Well, finding the pattern was a trial in itself. There are very few babygrow patterns out there, and none were what I was after. I wanted something with a lining for added warmth. Eventually I stumbled on the idea of looking at Ottobre magazines, and after a few issues with their website (is it me, or is just not intuitive to navigate?) I found a pattern I thought I could use from winter 2011. It’s called Fairy Floss and is actually for a snowsuit, but I figured it should be easy enough to leave off the hood and use a knit binding around the neck.
This was the original photo in the magazine, so you can see I had to use my imagination!
So, I ordered the magazine and when it arrived I pulled out the pattern sheet to reveal this monstrosity:
Yeah, it gave me a headache too. As you can see, the instructions are pretty minimal too what with their lack of illustrations (that’s the complete instructions for the suit on the bottom half of the page). However, I got on with tracing out the pattern pieces and adding seam allowances (yes, you have to do this yourself). At this point Gabriel was nine months old so from his measurements I sized up to a 74, which supposedly corresponds to a UK 12 month size.

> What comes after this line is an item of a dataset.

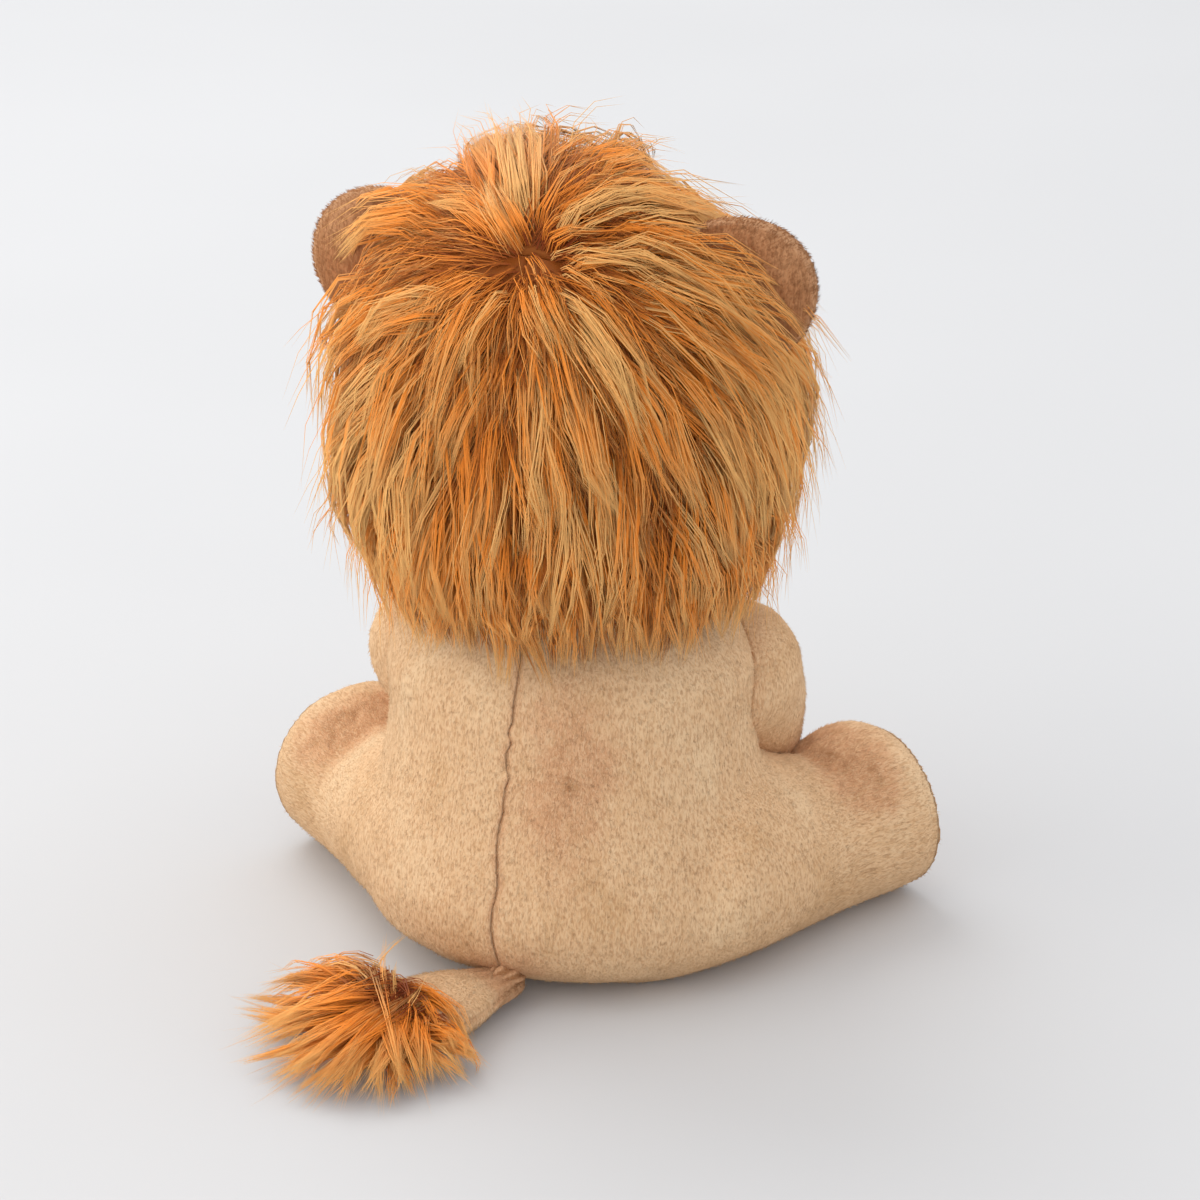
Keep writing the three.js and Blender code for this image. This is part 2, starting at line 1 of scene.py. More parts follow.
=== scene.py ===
"""A seated plush lion with a long-pile mane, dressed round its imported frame.

Sizes are in millimetres here and become metres when a mesh is made. The lion faces -Y, +Z is up,
+X is the lion's left, and the origin is on the flat of the seat.
"""

import logging
import math
from dataclasses import dataclass, field
from enum import Enum, IntEnum
from typing import Callable, Iterable, Sequence

import bmesh
import bpy
import numpy as np
from mathutils import Matrix, Vector
from mathutils.bvhtree import BVHTree


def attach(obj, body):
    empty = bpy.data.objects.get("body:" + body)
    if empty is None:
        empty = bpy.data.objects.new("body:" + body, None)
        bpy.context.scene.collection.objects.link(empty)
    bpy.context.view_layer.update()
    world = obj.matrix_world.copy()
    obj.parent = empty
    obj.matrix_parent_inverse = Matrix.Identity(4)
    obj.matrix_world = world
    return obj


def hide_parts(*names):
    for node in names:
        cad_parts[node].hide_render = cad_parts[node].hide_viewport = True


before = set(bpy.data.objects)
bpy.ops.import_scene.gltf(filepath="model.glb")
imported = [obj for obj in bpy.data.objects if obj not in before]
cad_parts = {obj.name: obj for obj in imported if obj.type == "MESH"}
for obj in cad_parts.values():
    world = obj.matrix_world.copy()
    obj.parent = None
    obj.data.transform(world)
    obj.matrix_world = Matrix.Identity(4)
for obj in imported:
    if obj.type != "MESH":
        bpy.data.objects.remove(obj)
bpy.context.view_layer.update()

log = logging.getLogger("plush_lion")

MM = 0.001
UP = np.array([0.0, 0.0, 1.0])
FULL_TURN = 2 * math.pi
TINY = 1e-9
FAR_OFF = 99.0

Array = np.ndarray
Mesh = bpy.types.Mesh
Shape = bmesh.types.BMesh
Piece = bpy.types.Object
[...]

Then I ordered my fabric which was a saga in itself. The good people at Minerva didn’t have the original colour of sweatshirting I ordered, and then they didn’t include the zip, or send out the replacement. Luckily they were super apologetic and all was eventually resolved. I chose a blue interlock from my stash for the lining. I have loads of this 100% cotton interlock (originally from Vend Fabrics) which I bought years ago when I used to make dolls to sell at craft fairs. It’s very soft and thick but has poor recovery so not suitable for many clothing uses, but just perfect here.
I was all ready to cut my fabric and get going… and then I found a quilted, footed sleepsuit going cheap on eBay. And then Christmas happened, and before I knew it, Gabriel had grown out of the sleepsuit I bought. I sighed, looked at my pattern and thought about the hassle of retracing it in the next size up. Then I measured the pattern pieces, measured Gabriel, and realised that I could get away with using what I had if I just added 1″ length to the body (I have long-bodied children) and sewed with 6mm seam allowances rather than the 15mm I had added.
Despite my trepidation about the instructions they were pretty easy to follow, although I was glad for my experience with handling zips and linings following this tutorial. All went amazingly smoothly, and even the dreaded gusset wasn’t too hard to handle. I basted this on my machine before overlocking, which allowed me to deal with the odd pucker before it was too late.
The order of construction seemed bizarre to me, but I just followed the instructions and trusted in them. You make two babygrows, one out of main fabric and one of the lining, then you join them at the zip. Then you join the ends of the sleeves and legs, and wind up with an alarming looking Gordian knot:
Yeah, I really wasn’t sure I was doing it right, but then I turned it all through the neckhole and oh my God, I had a fully lined babygrow! All I then needed to do was add a quick neckline binding and it was finished. Sooo satisfying.
So, all in all this was an easy make and I don’t know quite why I was dreading it so much. Possibly the small scale and the pattern instructions not having pictures were responsible. It’s made me realise I really should just get on and make/finish all the things I’m dreading for some reason, as they’re never as tricky as you think.
It turned out I probably should have stuck with the original seam allowance as this sleepsuit was seriously large on Gabriel to begin with. However, four months later it now fits him pretty well with only small cuff turnups, and I reckon there are at least a few months growing room left.
I think if we’re going by number of wears to measure a garment’s success then this is my all time best make in the history of forever! Gabriel has worn it every single night for the last four months (I do wash it, honest! I just tumble dry it and get it straight back on him). He seems to love pottering around in it in the mornings, and is always very happy to be dressed in it at night.
The fabric is beautiful quality and the sweatshirt hasn’t pilled at all. The two layers are warm and snuggly enough without making him overheat. He wears a vest and pjs underneath on cooler nights, and just a vest when it’s been warmer.
I will definitely be making another of these for when Gabriel grows out of this one. Fortunately there are another two size increments on the pattern. I just have trace them all out again and add in all the seam allowances (which are different for the lining and outer). Yeah, I’m not going to think about that bit just yet…
So, anyone else out there willing to try out sewing a babygrow? They’re really not as scary as you might think (despite what the GBSB contestants made out!)